Iron ore markets gave back some of the recent gains as Chinese steel production data for September showed a sharp drop, coming in at just 82.11mt, -5.6%yy and the lowest on a seasonally adjusted basis in 9 months as smaller mills showed signs of going into maintenance. The November SGX contract is down $1.60 to $115.65 while the 62% Mysteel index is down $1.40 to $119.20. However, Vale reported lower Q3 iron ore output at 86.2mt, in line with expectations and versus 89.7mt in the same quarter last year. BHP also reported iron ore output 4%yy lower at 69.4mt in the September quarter.

 

Day ahead

At 11:30am Syd we see Australia’s September labour force survey. Growth in employment has slowed gradually over this year and it is expected to continue tracking a modestly below-trend pace in September (Westpac and market f/c: +20k after the 65k rebound in August).
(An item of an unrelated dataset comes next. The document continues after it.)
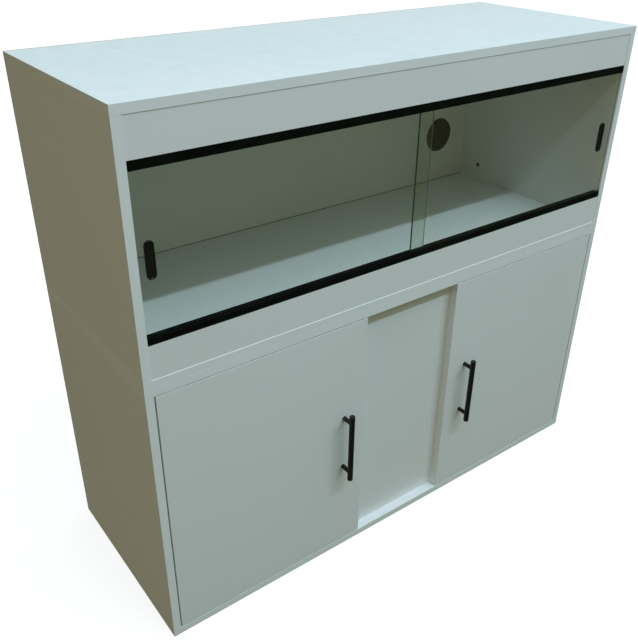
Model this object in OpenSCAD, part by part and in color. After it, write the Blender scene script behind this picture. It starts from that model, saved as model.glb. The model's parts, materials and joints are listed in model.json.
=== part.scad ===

With participation anticipated to pare back slightly, the unemployment rate should hold steady (Westpac and market f/c: 3.7%).

 

Federal Reserve Chair Powell is due to speak at the Economic Club of New York (3am Thu Syd). This will be the market focus though there is another raft of commentary by other Fed speakers, including Cook, Jefferson, Goolsbee, Barr, Bostic and Harker. The FOMC’s pre-meeting media blackout period begins on Saturday.

 

The US leading index will likely continue pointing to a gradual slowdown in activity (market f/c: –0.4% in September), something that has been more apparent in regional manufacturing surveys, particularly the Philly Fed index (market f/c: –6.9 in October). Meanwhile, supply constraints will continue to weigh on existing home sales in September (market f/c: –3.7%).